**Data section**
--- --- ---

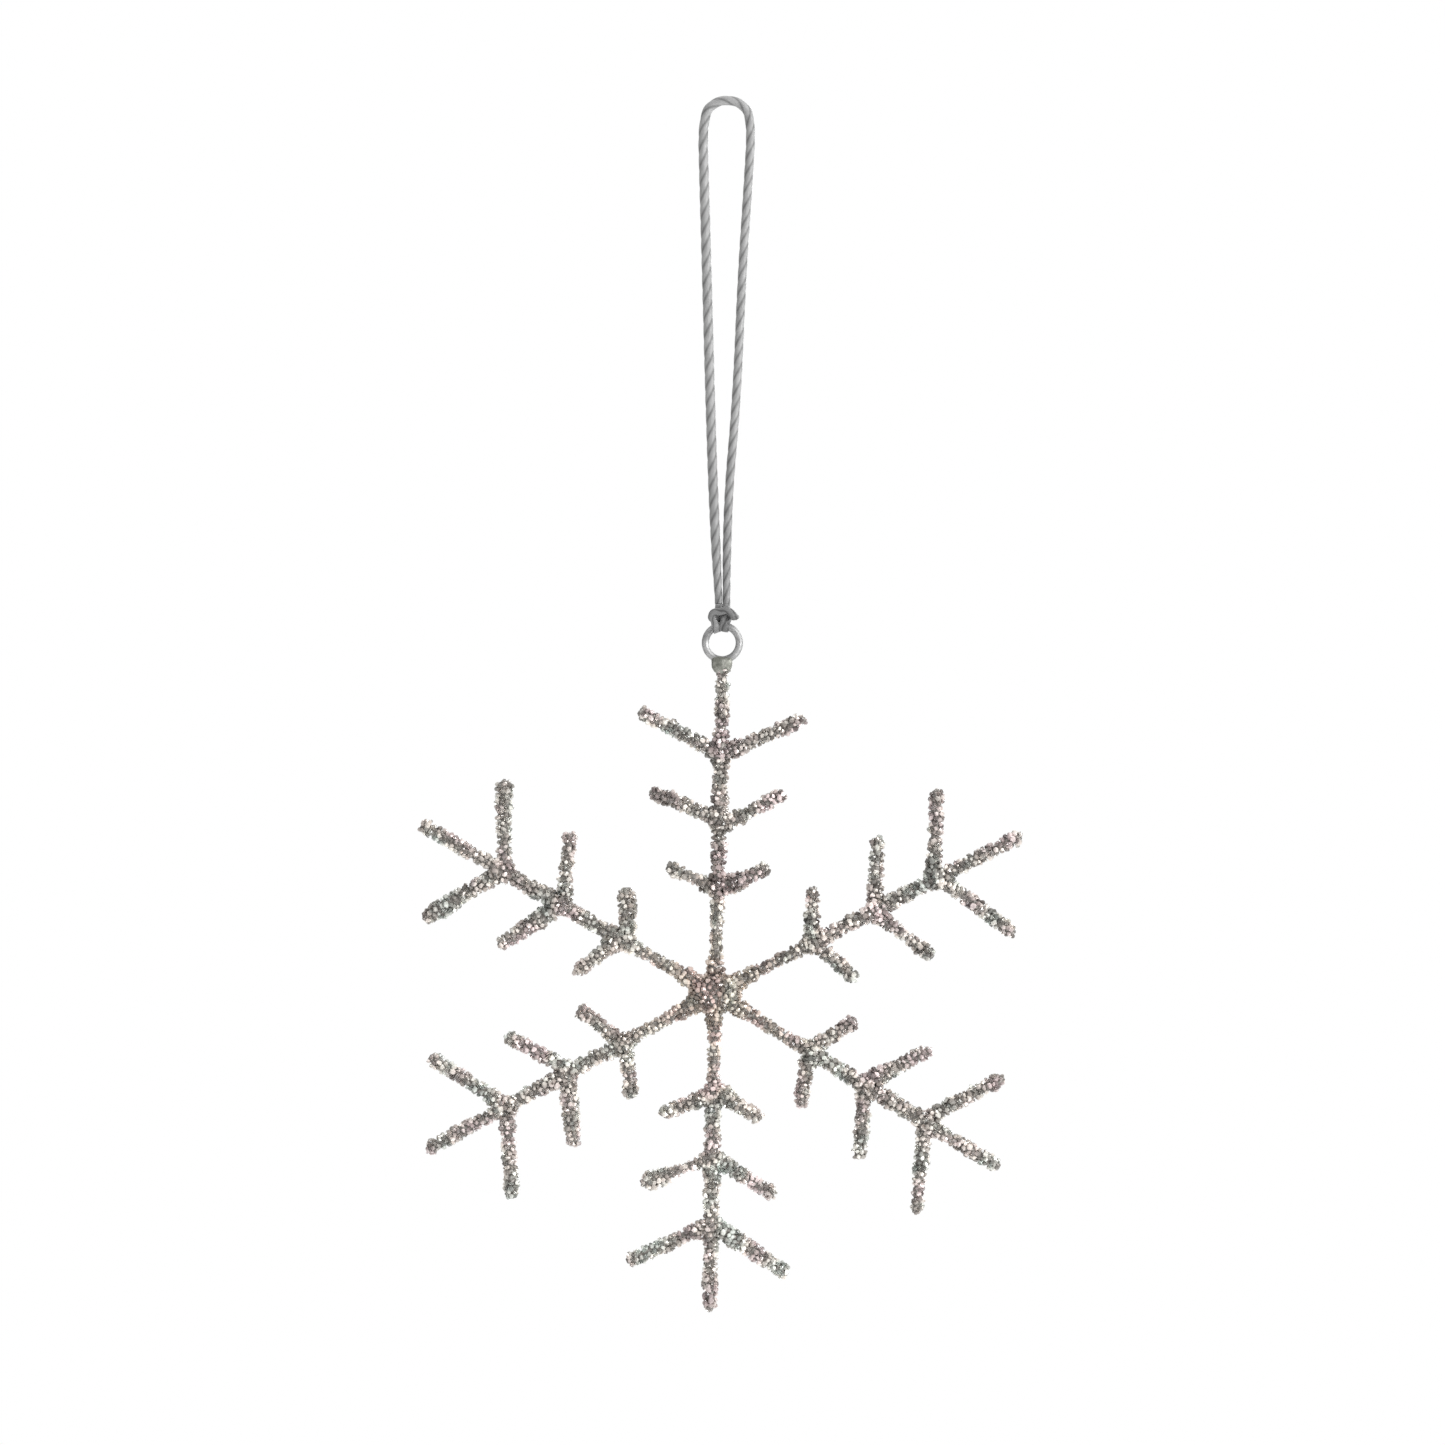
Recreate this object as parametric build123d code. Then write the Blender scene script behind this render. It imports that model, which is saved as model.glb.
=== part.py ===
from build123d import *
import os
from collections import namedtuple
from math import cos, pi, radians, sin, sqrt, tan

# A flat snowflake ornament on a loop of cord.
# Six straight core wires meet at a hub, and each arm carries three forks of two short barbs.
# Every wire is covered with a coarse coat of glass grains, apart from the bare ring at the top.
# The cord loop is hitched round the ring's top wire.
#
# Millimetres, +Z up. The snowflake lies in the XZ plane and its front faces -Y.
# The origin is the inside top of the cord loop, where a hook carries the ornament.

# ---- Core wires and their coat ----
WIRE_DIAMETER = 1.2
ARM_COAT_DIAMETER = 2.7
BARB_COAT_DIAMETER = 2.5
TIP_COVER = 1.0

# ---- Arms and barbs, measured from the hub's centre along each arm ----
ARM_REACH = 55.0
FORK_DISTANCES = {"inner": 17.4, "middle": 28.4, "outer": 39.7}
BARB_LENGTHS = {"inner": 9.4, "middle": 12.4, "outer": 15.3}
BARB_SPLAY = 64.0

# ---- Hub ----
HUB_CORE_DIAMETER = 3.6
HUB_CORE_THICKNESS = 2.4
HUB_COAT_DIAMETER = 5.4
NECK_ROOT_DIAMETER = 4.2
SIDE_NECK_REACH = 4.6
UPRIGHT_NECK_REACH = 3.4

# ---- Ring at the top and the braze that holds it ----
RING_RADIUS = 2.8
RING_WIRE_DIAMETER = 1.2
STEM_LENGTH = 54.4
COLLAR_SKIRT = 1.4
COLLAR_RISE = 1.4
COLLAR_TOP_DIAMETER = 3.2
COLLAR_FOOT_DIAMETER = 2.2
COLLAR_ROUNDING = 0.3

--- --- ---

**What is needed**
Return what is listed above, exactly and completely.

**In response**
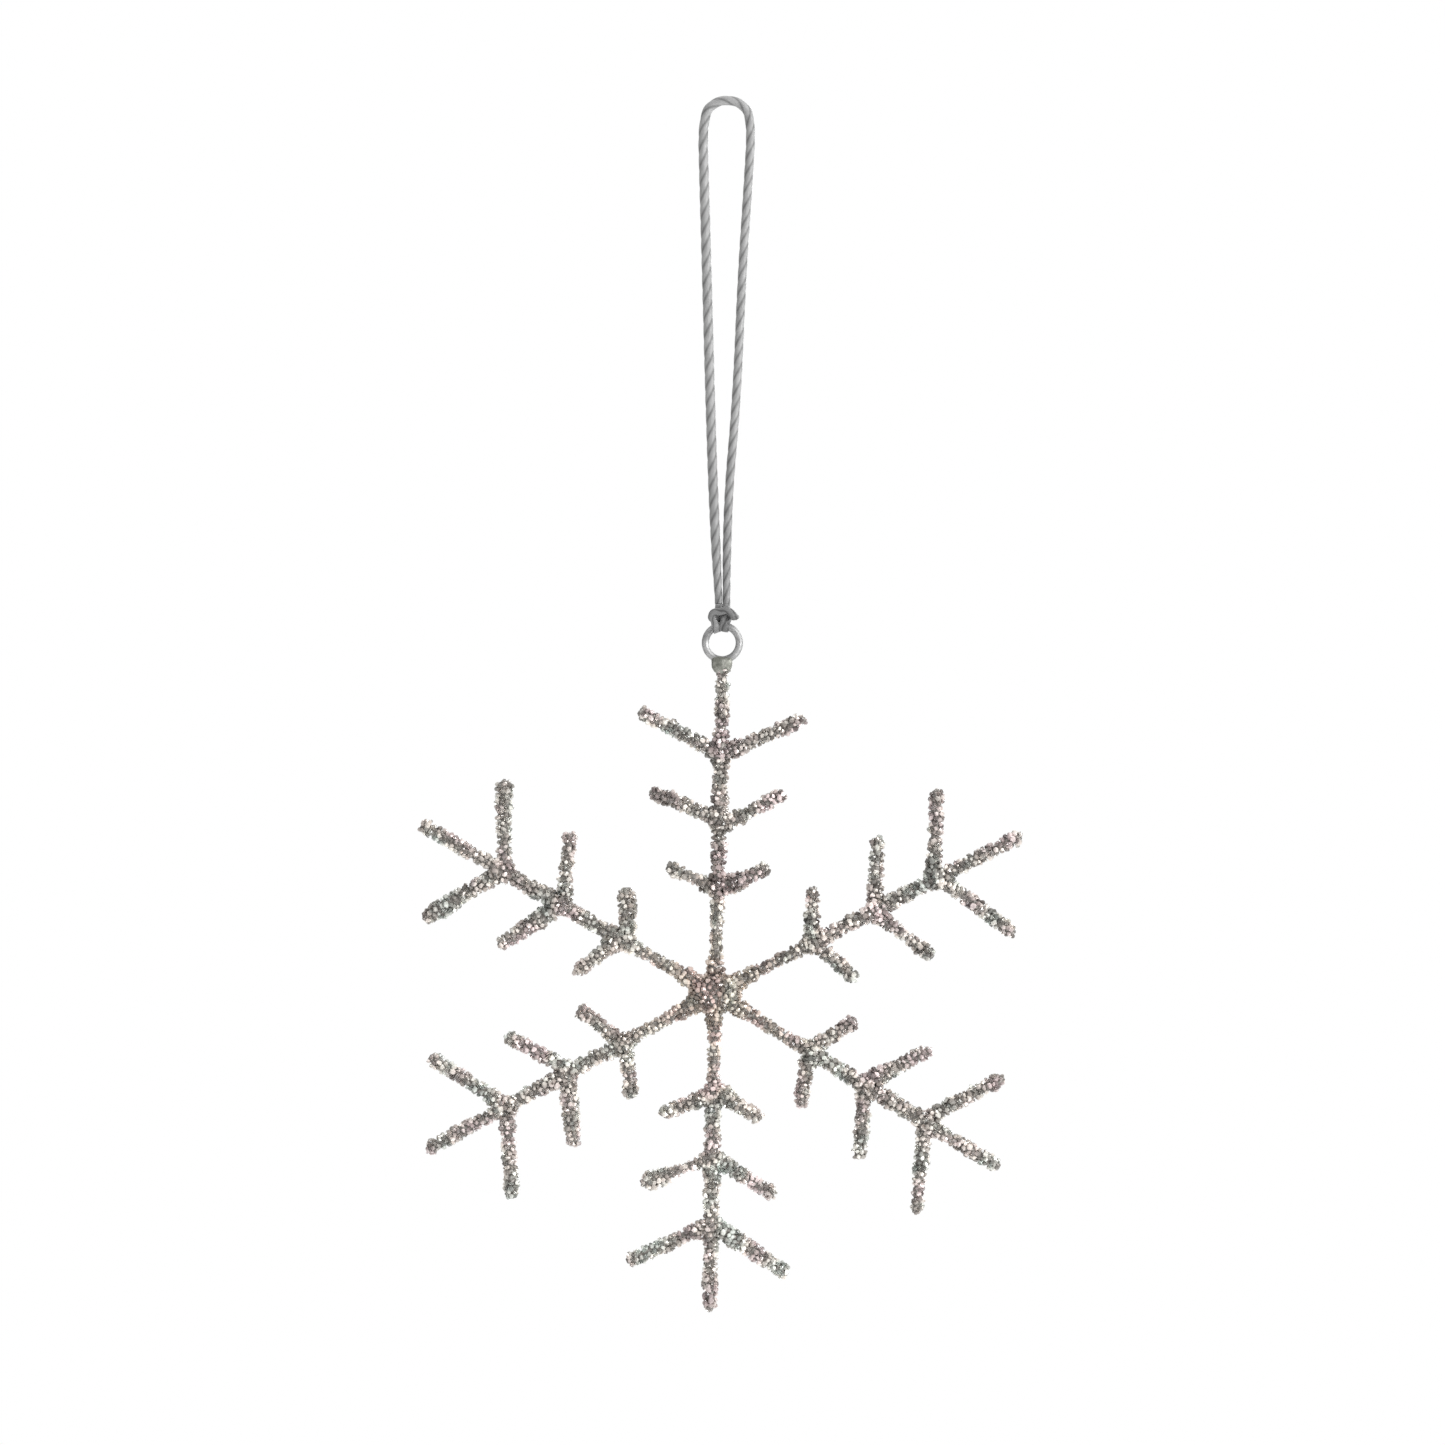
Recreate this object as parametric build123d code. Then write the Blender scene script behind this render. It imports that model, which is saved as model.glb.
=== part.py ===
from build123d import *
import os
from collections import namedtuple
from math import cos, pi, radians, sin, sqrt, tan

# A flat snowflake ornament on a loop of cord.
# Six straight core wires meet at a hub, and each arm carries three forks of two short barbs.
# Every wire is covered with a coarse coat of glass grains, apart from the bare ring at the top.
# The cord loop is hitched round the ring's top wire.
#
# Millimetres, +Z up. The snowflake lies in the XZ plane and its front faces -Y.
# The origin is the inside top of the cord loop, where a hook carries the ornament.

# ---- Core wires and their coat ----
WIRE_DIAMETER = 1.2
ARM_COAT_DIAMETER = 2.7
BARB_COAT_DIAMETER = 2.5
TIP_COVER = 1.0

# ---- Arms and barbs, measured from the hub's centre along each arm ----
ARM_REACH = 55.0
FORK_DISTANCES = {"inner": 17.4, "middle": 28.4, "outer": 39.7}
BARB_LENGTHS = {"inner": 9.4, "middle": 12.4, "outer": 15.3}
BARB_SPLAY = 64.0

# ---- Hub ----
HUB_CORE_DIAMETER = 3.6
HUB_CORE_THICKNESS = 2.4
HUB_COAT_DIAMETER = 5.4
NECK_ROOT_DIAMETER = 4.2
SIDE_NECK_REACH = 4.6
UPRIGHT_NECK_REACH = 3.4

# ---- Ring at the top and the braze that holds it ----
RING_RADIUS = 2.8
RING_WIRE_DIAMETER = 1.2
STEM_LENGTH = 54.4
COLLAR_SKIRT = 1.4
COLLAR_RISE = 1.4
COLLAR_TOP_DIAMETER = 3.2
COLLAR_FOOT_DIAMETER = 2.2
COLLAR_ROUNDING = 0.3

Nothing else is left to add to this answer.